The program this summer also limits individual sessions to 375 incoming students, increasing the ratio of staff to students to boost “personal attention” paid to members of the incoming class, Lico said. She said that some student engagement activities, like residence hall tours, are still featured on the CI schedule, but others will be moved to fall programming.
“While the summer sessions will also include some activities about campus engagement, there will be a new program component during move-in weekend that will be focused on getting involved on campus,” she said in an email.
Officials said in December that the changes to the program will reduce costs for families, but in an email interview, Lico declined to say how. She also declined to say whether the University is still encouraging parents to attend CI, who decided which programs to cut and how officials determined which programs would be cut or combined.
Lico also declined to say whether the cuts will reduce costs for the University. In recent years, CI has become less flashy as officials cut the $75,000 laser light show, casino nights, ice cream socials and engraved chocolates that once defined its programming – before the University announced two ongoing rounds of budget cuts that led to layoffs and slimmed-down academic departments in 2015 and 2016.
In recent years, officials have focused the more subdued program on academics and sought to address serious topics like sexual assault prevention in greater detail.
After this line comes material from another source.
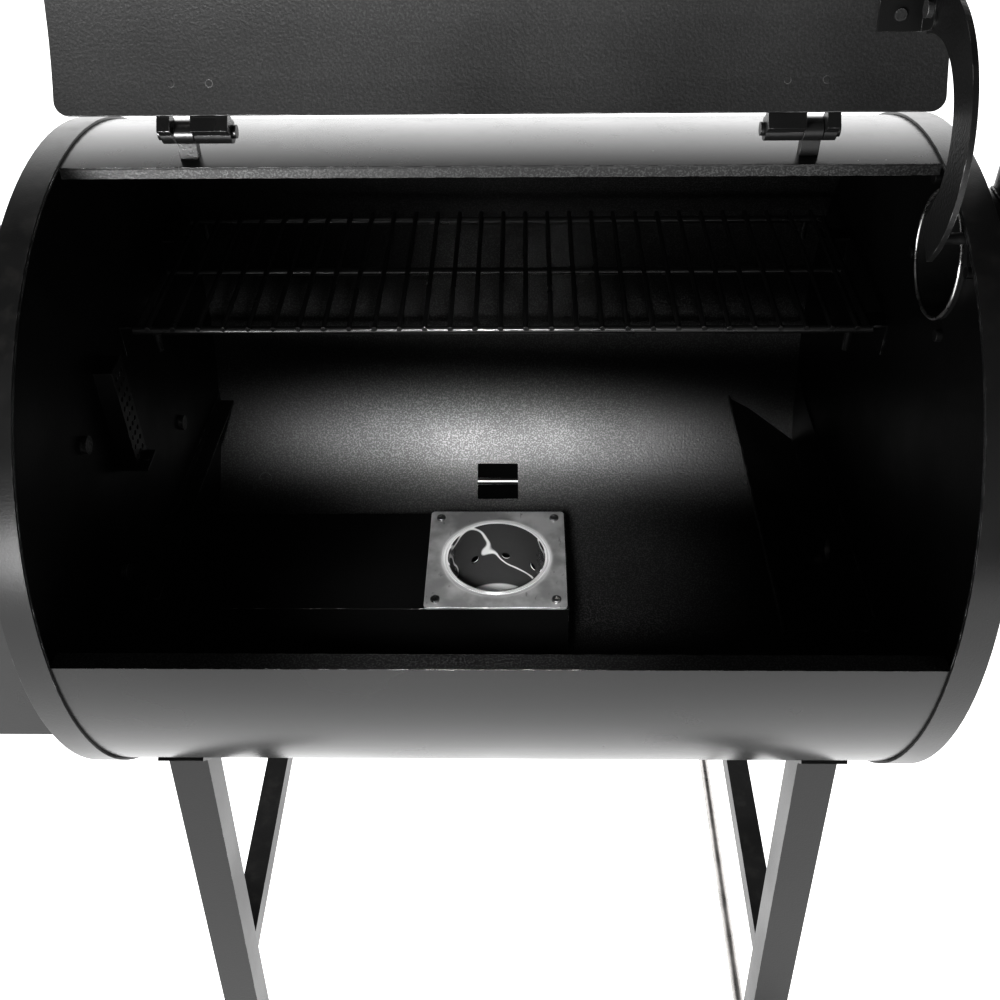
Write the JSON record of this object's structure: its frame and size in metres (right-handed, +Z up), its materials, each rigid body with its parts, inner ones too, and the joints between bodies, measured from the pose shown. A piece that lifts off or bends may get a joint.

A student-led campaign pressured officials to add mandatory in-person sexual assault prevention training to the program in 2015.
Kurt Koczent, an incoming GW parent, said he “didn’t see a lot of value” in the move to online parent programming and has not completed the online modules yet. He said he’s disappointed that he will not be able to participate in CI activities when he and his son, Ethan, drive down from Geneva, N.Y. for the second CI session June 15 and 16.
“I’ll be essentially just sightseeing in Washington, and that’s not what I wanted to do,” he said. “I’m driving my son down, and I’m going to have to stay anyway, so it seems awkward that I’m coming down but I’m not involved.”
Koczent said that because he attended a rural college, he wanted to ask questions about dining options and package services and gain an understanding of what campus life would entail for his son at a city school.
“Certainly the history of GW, as well as getting to understand more about what life is going to be like for my son while he’s in college would be important to me,” he said. “There’s a lot of questions we have as parents.”
Carly Ann Long, an incoming freshman from Roxboro, N.C., said it is both nerve-wracking and exciting – but ultimately helpful – to be away from her parents at CI.
“When I go off to college actually, they’re not going to be there with me, so it’s a good chance to experience it on a small scale,” she said.
Long said she will attend the third CI session, which may reduce costs for her family because her parents will not have to stay in a hotel.
But cutting back on parental involvement during in-person summer orientations is not a trend unfamiliar to urban-area schools.
David Vogelsang, the executive director of New York University’s Student Resource Center, said NYU – one of GW’s peer institutions – did away with its summer orientation program several years ago after the cost of visiting a school in a city became more of a burden than a benefit.
“The costs of hotels, the costs of airfare for families – that is what we really found to be cost-prohibitive,” he said.
Vogelsang said NYU combines its parent orientation with move-in day after the university contacts parents and student throughout the summer through phone and email about a variety of subjects, like financial aid and student life.
At Northwestern University, another of GW’s peer institutions, there is a weeklong event held in September before classes start. The school also hosts a two-day parent and family orientation at the start of the week.
Vogelsang said online orientation is more convenient but doesn’t allow for parents to talk to each other and ask questions to administrators. But he added that high expectations for parental involvement in primary schools could give parents the wrong idea about how involved they can be once their child enters college.
“You come to college and it’s like uh-uh, not anymore, they’re an adult,” Vogelsang said. “We’ll have a relationship with you, but it won’t be the same as it has been prior to your arrival.”
Christopher Morphew, a professor of higher education and student affairs at the University of Iowa, said in-person orientation experiences often give colleges the chance to sell themselves to parents and become “ambassadors” for the university at home.
“For a university like GW – a selective, private university – it’s really important to communicate its brand and its identity, and I think part of that would be getting people on the campus and seeing what life is like in D.C. and all the opportunities that are available to them there,” he said.